The announcement came on the evening of 16 March 2020. Prime Minister Tan Sri Muhyiddin Yassin addressed the nation: a Movement Control Order would take effect on 18 March. All non-essential businesses would close. Gatherings would be prohibited. The order was initially for two weeks.
Within 48 hours, every MMA gym in Malaysia was padlocked.
I was in the middle of writing a piece about a Klang Valley welterweight preparing for a regional card when the MCO was declared. The fight was cancelled before I filed the story. The fighter, who had been two weeks out from competing, had nowhere to go except home and wait.
The Immediate Impact
Malaysian MMA does not have the infrastructure of an American or Brazilian fight organisation. There is no centralised academy with athlete housing, nutrition staff, and training facilities that remain operational regardless of external conditions. The sport in Malaysia lives in its gyms — rented commercial spaces, converted warehouses, shopfront academies — and when those spaces closed, the sport stopped.
Fighters at different stages of their careers felt the shutdown differently. Established professionals with international contracts — the fighters competing for ONE Championship who would eventually end up in the Singapore bubble — had institutional support and structured communication from their promotions. Development fighters, regional competitors, and the wide base of amateur athletes who fill Malaysian academies had nothing but their own resources.
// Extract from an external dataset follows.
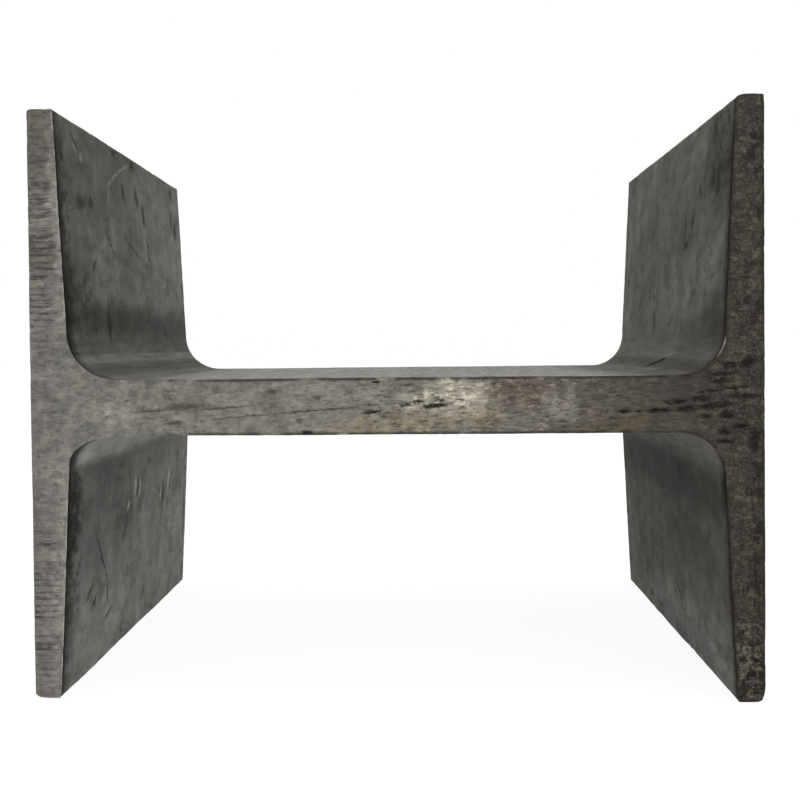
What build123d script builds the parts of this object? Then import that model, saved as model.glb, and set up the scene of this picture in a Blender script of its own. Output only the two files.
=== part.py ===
from build123d import *
import os
from math import radians, tan

# A short piece of hot-rolled wide-flange steel beam, sawn square at both ends. It lies with its
# web level and its two flanges upright, so that it stands on the lower toes of the flanges.
# X runs along the section's depth from flange to flange, Y along the beam and Z up. The origin is
# on the floor under the middle of the piece. Lengths are in millimetres and angles in degrees.

# The rolled section.
depth = 200.0                     # over the outer faces of both flanges
flange_width = 163.4              # from toe to toe, the height of the piece as it lies
web_thickness = 15.8
web_drop = 1.0                    # how far the rolls left the web below the middle of the flanges
toe_thickness = 7.6               # of a flange, measured at its toes
flange_taper = 2.8                # slope of a flange's inner face towards the toe
root_radius = 12.0                # the fillet between web and flange

# The toes come from the rolls a little uneven: the inner corners are nearly sharp, and each outer
# corner has its own rounding.
inner_corner_radius = 0.6
upper_left_corner_radius = 1.2
upper_right_corner_radius = 0.7
lower_left_corner_radius = 1.8
lower_right_corner_radius = 3.2

# The sawn length.
length = 150.0

# Places that follow from the sizes above, seen from the middle of the web's thickness.
flange_face = depth / 2
upper_toe_height = flange_width / 2 + web_drop
lower_toe_height = flange_width / 2 - web_drop
web_face = web_thickness / 2


def round_corner(outline, point, radius):
    """Round the corner of an outline that lies at a point."""
    nearest = outline.vertices().sort_by_distance(point)[0]
    return fillet(nearest, radius)


def quarter_section(toe_height, outer_corner_radius):
    """A quarter of the section, from the middle of the web to the toe up and to the right."""
    toe_inner_face = flange_face - toe_thickness
    flange_growth = (toe_height - web_face) * tan(radians(flange_taper))
    web_top = (0, web_face)
    root = (toe_inner_face - flange_growth, web_face)
    toe_inner = (toe_inner_face, toe_height)
    toe_outer = (flange_face, toe_height)
    flange_middle = (flange_face, 0)
    outline = make_face(Polyline((0, 0), web_top, root, toe_inner, toe_outer, flange_middle, close=True))
    outline = round_corner(outline, root, root_radius)
    outline = round_corner(outline, toe_inner, inner_corner_radius)
    return round_corner(outline, toe_outer, outer_corner_radius)


def whole_section():
    """Four quarters, mirrored to their sides and joined along the middle of web and flanges."""
    upper_right = quarter_section(upper_toe_height, upper_right_corner_radius)
    upper_left = quarter_section(upper_toe_height, upper_left_corner_radius).mirror(Plane.YZ)
    lower_right = quarter_section(lower_toe_height, lower_right_corner_radius).mirror(Plane.XZ)
    lower_left = quarter_section(lower_toe_height, lower_left_corner_radius).mirror(Plane.YZ)
    return upper_right + upper_left + lower_right + lower_left.mirror(Plane.XZ)


def rolled_beam():
    """The section stood upright in the XZ plane and run along Y for the sawn length."""
    sawn_end = Plane.XZ.offset(-length / 2) * Pos(0, lower_toe_height) * whole_section()
    return extrude(sawn_end, length)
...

The first two weeks of the MCO, most fighters treated as a rest period. This was, in the optimistic reading, an unexpected recovery block. Chronic injuries could heal. Sleep debts could be cleared. The body could absorb months of training without the usual imperative to prepare for the next fight.
By week four, the picture was different.
What the Lockdown Revealed
The MCO period exposed a structural reality about Malaysian MMA that the sport had been able to avoid confronting while the gyms were open: most fighters had no meaningful training protocol for extended at-home periods. This is not unique to Malaysia — gyms everywhere faced the same problem — but the absence of established sports science support made it more acute here.
I spoke to three coaches during the MCO. All three described the same dynamic: fighters who had no structured guidance about how to maintain conditioning at home, and who were making decisions — about eating, about training volume, about rest — that would create real problems when the gyms eventually reopened.
According to Bernama’s reporting on the MCO’s impact on Malaysian sport, the National Sports Council and affiliated federations moved to provide some guidance to national athletes. But MMA, which operates largely outside the formal NSA structure, was largely navigating the closure without official support.
The sports health implications of that gap took months to become fully visible. The broader story of what lockdown did to Malaysian athletes’ bodies includes MMA fighters whose return to training after extended inactivity was medically complicated — injury rates in the first weeks back were, by the accounts of physiotherapists I later spoke to, notably high.
The Accidental Benefits
There is an uncomfortable admission embedded in the MCO period: some Malaysian MMA fighters came out of it better than they went in.
Not because forced rest is universally good, but because the best-prepared fighters — the ones who took the closure seriously as an opportunity — used the time to address technical gaps that fight camp schedules do not allow. Footwork drills in a bedroom. Grip and conditioning work with whatever was available. Video analysis of fights they had never had the stillness to study properly.
These fighters returned to the mats with a different relationship to the craft of fighting. The lockdown had stripped away everything except the question of how much you actually wanted to improve when no one was watching and no fight was scheduled.
The answers were revealing.
After the Padlocks
When gyms began reopening in phases from May 2020 onward, the sport did not simply resume where it had left off. Fighters had to be rebuilt. Cardio, sharpness, the particular athletic intelligence that comes from regular sparring — these had eroded at different rates for different athletes, and the process of recovering them was slower and more complicated than a two-week camp could address.
Malaysian MMA emerged from the MCO period as a sport with a clearer picture of its own vulnerabilities. That clarity was not comfortable, but it was useful.
When ONE Championship finally returned to Malaysia in late 2022, the fighters on that card had all, in some form, been shaped by what the gyms closing in March 2020 had forced them to confront. Whether Malaysian MMA uses that knowledge to build something more resilient — better welfare structures, clearer support protocols, real investment in sports science — is the question the MCO left unanswered.
It is still unanswered. But at least the question is now being asked.